Wednesday, September 16, 2009

Guts, Glory, and the sanctity of life

I've recently come to realize my distance.  Distance from God and others, perviously camouflaged by the business of school and work.  At some point, without careful observation, the complexities of life simply overcome our ability to remain quietly close to God.  And so I am brought back to sabbath.  Sabbath from school (though not learning).  Sabbath from major projects (only two biggies in the next month, not starting anything new).  Sabbath with my visitor.  I expect to ponder on the blog more often, especially since I have a pile of advanced reading books from Zondervan to review.

Thoughts on Genesis 18:  The three visitors.
Read this story in parallel with the beginning of Luke.  Perhaps Luke is ushering in a new covenant by referring back to this story (as well as Samuel and Exodus)?  This really deserves its own post, chapter, or book.  None of which will occur this morning.

At what point does Abe believe this is God?  Partway through the story, the reference simply changes from lord to LORD.  It must be after Abraham practices hospitality.  By honoring the visitors, valuing their life and need for rest, Abraham recognizes God in his presence.  When was the last time we viewed hospitality as a privilege rather than a chore?

Abraham gets gutsy near the end of the stay.  As he has built rapport with his visitors, he gets courage to stand up for the sanctity of life.  Sure he is to be commended for showing good ole fashioned chuzpah, but when we focus on his argument, we forget the point.  Abraham finds value in the lives of all those who live in the cities about to be destroyed.  That's why he barters with God.  He believes that all life is sacred.

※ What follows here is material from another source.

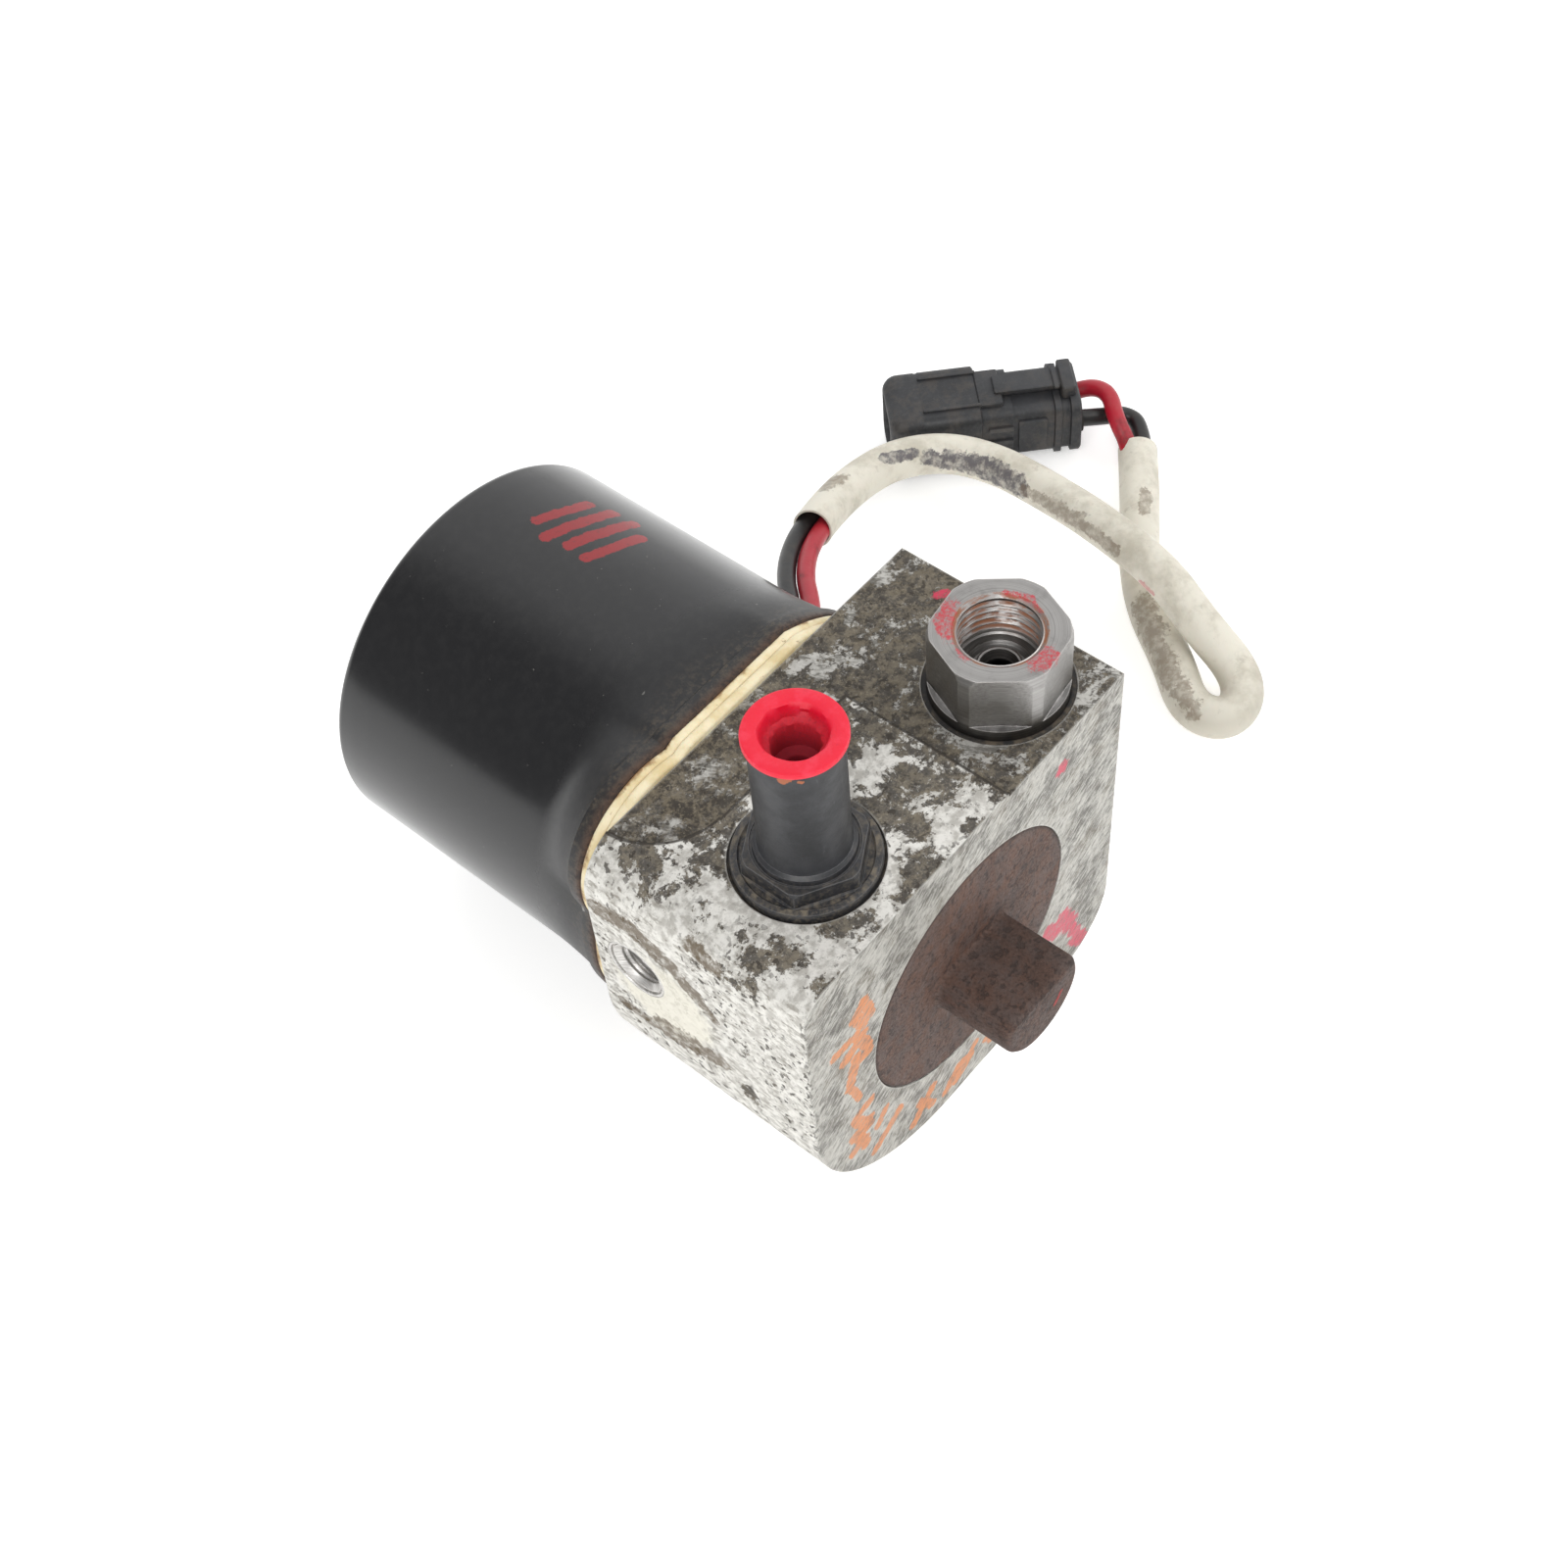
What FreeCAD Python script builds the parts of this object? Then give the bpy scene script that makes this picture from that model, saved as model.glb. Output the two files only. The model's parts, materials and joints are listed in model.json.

This makes me wonder.  If life is so sacred, why do we justify protecting babies but neglect the lives of immigrants?  Why is it ever okay to condemn a person to death by injection?  Is there a such thing as just war?  The needs of the many may outweigh the needs of the few or the one, but if everything is sacred how can we draw a line?  50? 45? 40? 30? 20? 10?  That's the question Abraham asks.  And the answer is silence.